To determine the Taylor polynomial of degree n=2 centered at c=pi , we may apply the definition of the Taylor series by listing the f^n(x) up to n=2 .

f(x) = x^2cos(x)

Apply Product rule of differentiation: d/(dx) (u*v) = v*du + u*dv for each derivative.

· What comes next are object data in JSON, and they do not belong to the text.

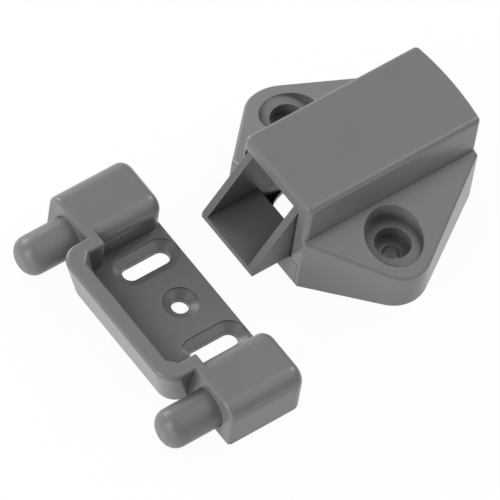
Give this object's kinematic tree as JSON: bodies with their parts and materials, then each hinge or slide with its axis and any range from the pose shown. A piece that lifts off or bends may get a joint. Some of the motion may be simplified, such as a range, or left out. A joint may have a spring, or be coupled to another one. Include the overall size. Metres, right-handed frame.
{
  "type": "pushbutton lock",
  "caption": "Surface-mounted pushbutton furniture lock with a scoop-shaped spring latch bolt, and its screwed strike plate with sprung plungers that push the door open.",
  "frame": {"origin": "centre of the push knob's bore on the mounting plane, which both pieces stand on", "axes": "+Z away from the mounting plane, +X across the wings, +Y from the bolt's lip to the rear of the case"},
  "size_m": [0.0714, 0.1015, 0.0288],
  "materials": {
    "grey_plastic": "satin mid-grey moulded plastic",
    "spring_wire": "drawn steel spring wire"
  },
  "bodies": {
    "set": {"lock_case": "grey_plastic", "base_plate": "grey_plastic", "strike_plate": "grey_plastic", "bolt_spring": "spring_wire", "plunger_spring_left": "spring_wire", "plunger_spring_right": "spring_wire"},
    "bolt": {"latch_bolt": "grey_plastic"},
    "plunger_l": {"plunger_left": "grey_plastic"},
    "plunger_r": {"plunger_right": "grey_plastic"}
  },
  "joints": [
    {"name": "bolt_slide", "type": "slide", "parent": "set", "child": "bolt", "axis": [0, 1, 0], "range_m": [0, 0.0105], "stiffness_N_per_m": 400, "springref_m": -0.005, "deforming": ["bolt_spring"]},
    {"name": "plunger_left_slide", "type": "slide", "parent": "set", "child": "plunger_l", "axis": [0, 1, 0], "range_m": [0, 0.01], "stiffness_N_per_m": 300, "springref_m": -0.006, "deforming": ["plunger_spring_left"]},
    {"name": "plunger_right_slide", "type": "slide", "parent": "set", "child": "plunger_r", "axis": [0, 1, 0], "range_m": [0, 0.01], "stiffness_N_per_m": 300, "springref_m": -0.006, "deforming": ["plunger_spring_right"]}
  ]
}
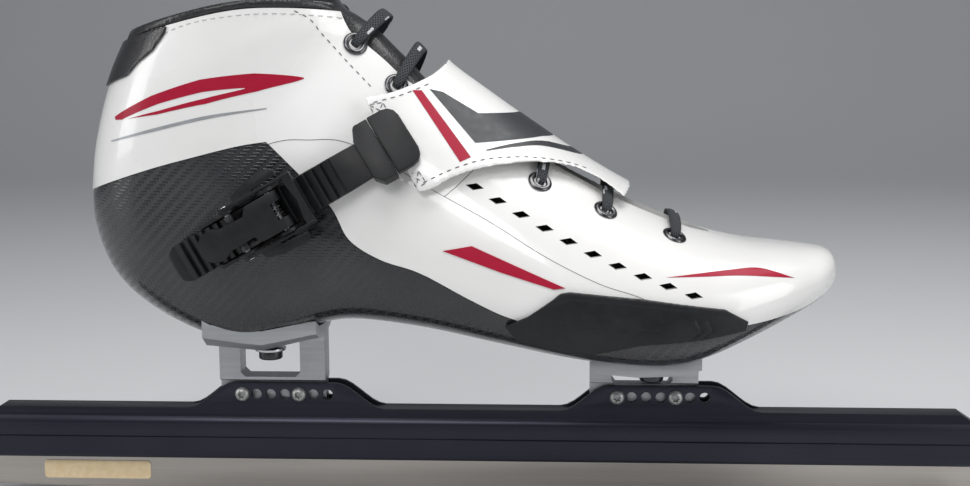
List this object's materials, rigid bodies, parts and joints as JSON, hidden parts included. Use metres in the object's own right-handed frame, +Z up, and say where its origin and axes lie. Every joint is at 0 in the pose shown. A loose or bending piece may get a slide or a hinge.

f'(x) = d/(dx) (x^2cos(x))

Let u = x^2 then du =2x

v = cos(x) then dv = -sin(x)

f'(x) =cos(x) *(2x) + x^2*(-sin(x))

=2xcos(x)-x^2sin(x)

f^2= d/(dx)(2xcos(x)-x^2sin(x) )

=d/(dx)2xcos(x)- d/(dx) x^2sin(x)

For d/(dx)2xcos(x) , we let:

u = 2x then du =2

v = cos(x)  then dv = -sin(x)

d/(dx)2xcos(x)= cos(x)*2 + 2x*(-sin(x))

=2cos(x) -2xsin(x)

For d/(dx)x^2sin(x)  , we let:

u = x^2 then du =2x

v = sin(x)  then dv = cos(x)

d/(dx)2xcos(x)= sin(x)*2x + x^2*cos(x)

=2xsin(x) +x^2cos(x)

Then,

d/(dx)2xcos(x)-d/(dx) x^2sin(x) = [2cos(x) -2xsin(x)] -[2xsin(x) +x^2cos(x)]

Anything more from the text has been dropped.